The Murder of Crows, 2008
Duration: 30 minutes
Note: The Murder of Crows and The Marionette Maker will play in sequence.
This large installation, The Murder of Crows, explores how sound can be sculptural as well as trying to create a film experience that has no film. Ninety-eight audio speakers are mounted around the space on stands, chairs and the wall creating a minimalist flocking of speakers as if dark crows were above you.
The structure of the piece tries to mirror that of the illogical but connected juxtapositions that we experience in the dream world. One soundscape moves into another with sound effects shifting from factory noises, crashing waves or birds wings and then to an electric guitar and orchestra composition then to a choir sequence and marching band.
The title for the installation is The Murder of Crows, which simply means a flock of crows. The origin of the term comes from the birds long association with death; crows being a carrion bird, they are often on the scene when coprses and offal are about.
Another central theme for the piece is Goya’s chilling etching, Sleep of Reason Produces Monsters from the series Los Caprichos. In this particular one Goya shows a man asleep, his head resting on his folded arms. Owls and bats fly menacingly around his head. The horn in the centre on the small table, mimicking Goya’s figure, has Cardiff’s voice telling a series of troubled dreams, recorded by her bedside while living in Kathmandu. Like Goya’s dreamer, she is helpless to escape from her apocalyptic dreams.
Notable exhibitions for this artwork: The Park Avenue Armory, New York City; The Hamburger Bahnhoff, Berlin; Matadero, Madrid; The Biennale of Sydney; MARCO, Monterrey, Mexico; INHOTIM, Brazil; Museum of Contemporary Art Kiasma, Helsinki; Vandalorum, Sweden.
Credits:
Curated by Carolyn Christov-Bakargiev for the 16th Biennale of Sydney.

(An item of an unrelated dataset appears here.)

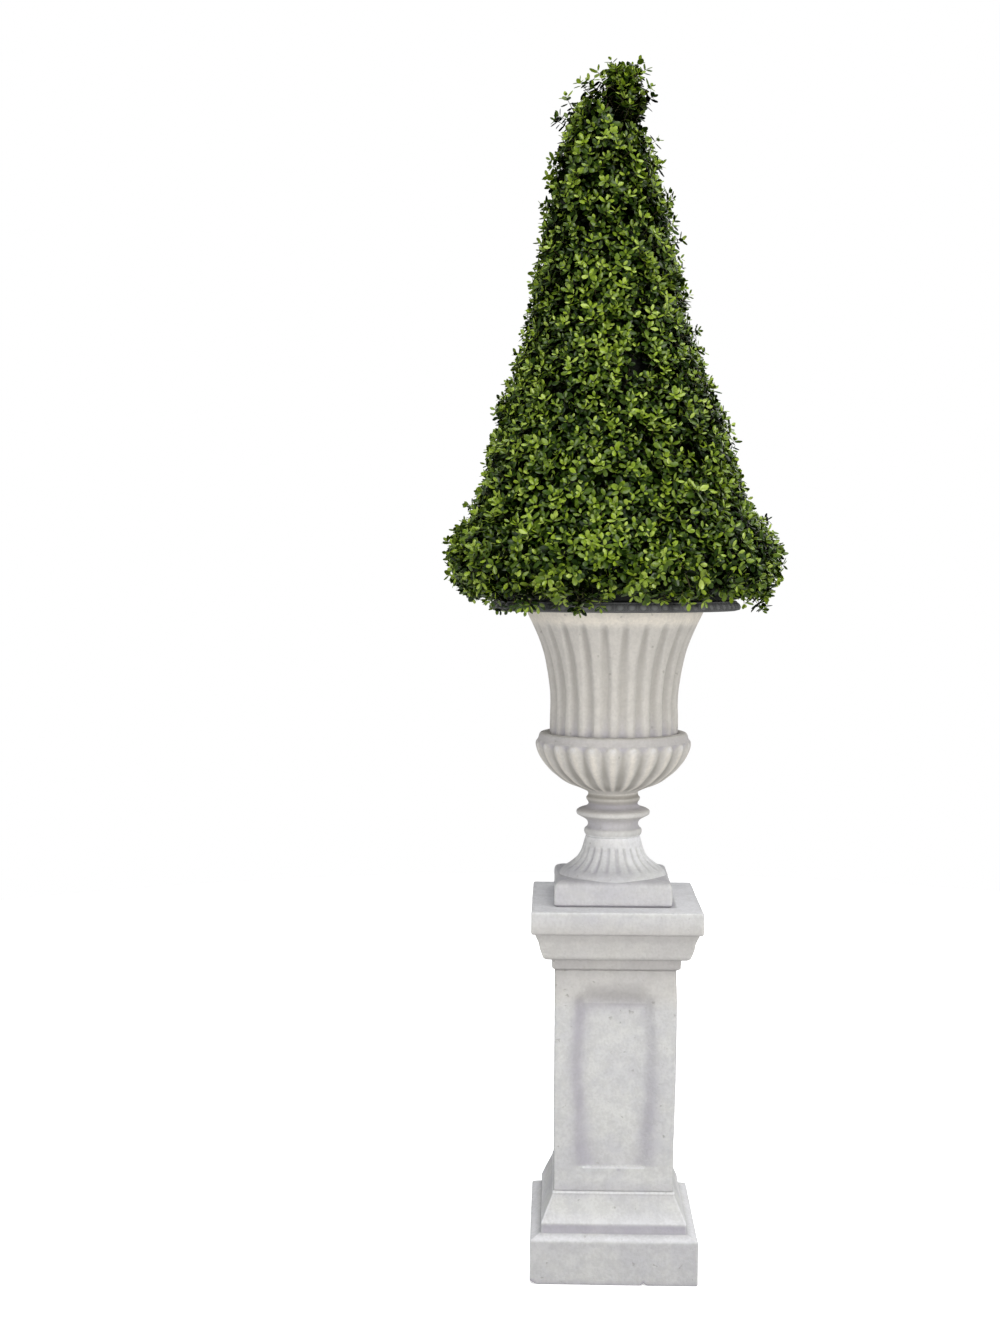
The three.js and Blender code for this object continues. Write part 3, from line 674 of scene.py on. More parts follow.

The installation was made possible with the generous support of Thyssen-Bornemisza Art Contemporary, Vienna (now in Madrid), Freunde Guter Musik Berlin e.V., The Canada Council, and Bowers & Wilkins Speakers.
Compositions:
Lightness and Weight by Freida Abtan
Traditional Tibetan Prayer Performed by the Nuns from Thrangu Tara Abbey, Kathmandu, Nepal
Bad Foot March by Tilman Ritter, Orion Miller, Janet Cardiff and George Bures Miller
The Sacred War: composed by Aleksandr Aleksandrov, words: Vasily Lebedev-Kumach
Murder of Crows Aria: music: Tilman Ritter, words: J. Cardiff and G.B. Miller
Dread by Tilman Ritter
Crows Did Fly (Kathmandu Lullaby) by George Bures Miller
All orchestral arrangements by Tilman Ritter, performed by Deutsches Film Orchester Babelsberg, conducted by Günter Joseck
Choir conducted by Viktor Skriptchenko (“Sacred War”) and Tilman Ritter (“Aria”)
Guitars: Orion Miller, Jeff Person, Titus Maderlechner
Bass: Orissa Miller
Drums: Titus Maderlechner
Piano: Tilman Ritter
Additional orchestration: Thomas Stöwer
Singers: Michael Mueller, Sophia Brickwell, Ana Pinto, Anna Retczak, Alexander Steinbrecher, Urmas Pevgonen, Sergej Prjahin, Sergej Shafranovich, Valerij Pysarenko, Dmitri Plotnikov, Nikolaj Pavlenko, Andrej Malynk
Recording, mixing and sound design: Titus Maderlechner
Installation Supervisor: Carlo Crovato
Speaker stand construction: Mick Harms
Excerpt below from The Sounds of Murder, Allison Meier August 14, 2012, Hyperallergic.
“The whole experience is roughly 30 minutes long, pulling listeners into a convincing theatre of sound that had me inadvertantly looking up at the sensations of wings or storms, even though there was nothing there but speakers hanging in the dark. While sound is obviously the substance of the installation, the visual of the circles of chairs and speakers waiting in the gaping space is powerful. Each listen through “Murder of Crows” can be slightly different based on where you choose to sit or stand, and the experience at the crowded opening was even more uncanny, where with the large group hiding many of the floor speakers made it sound like some of the singing voices could be coming from fellow audience members.
Dreams are always most powerful when they’re being experienced in the entrapment of sleep, and so “Murder of Crows” is the strongest when you are fully consumed in its world, its haunting power fading as soon as the gentle ending lullaby sung by Cardiff pulls you away from the disturbing dreams. However, while you are in it, “Murder of Crows” is really an entrancing experience, and like waking too soon from sleep it is easy to let yourself fade into another cycle as it restarts every 30 minutes during its Armory run. And like coming across a strange congregation of crows, there will be something of its disjointed images of horror that will flutter after you from the Park Avenue Armory.”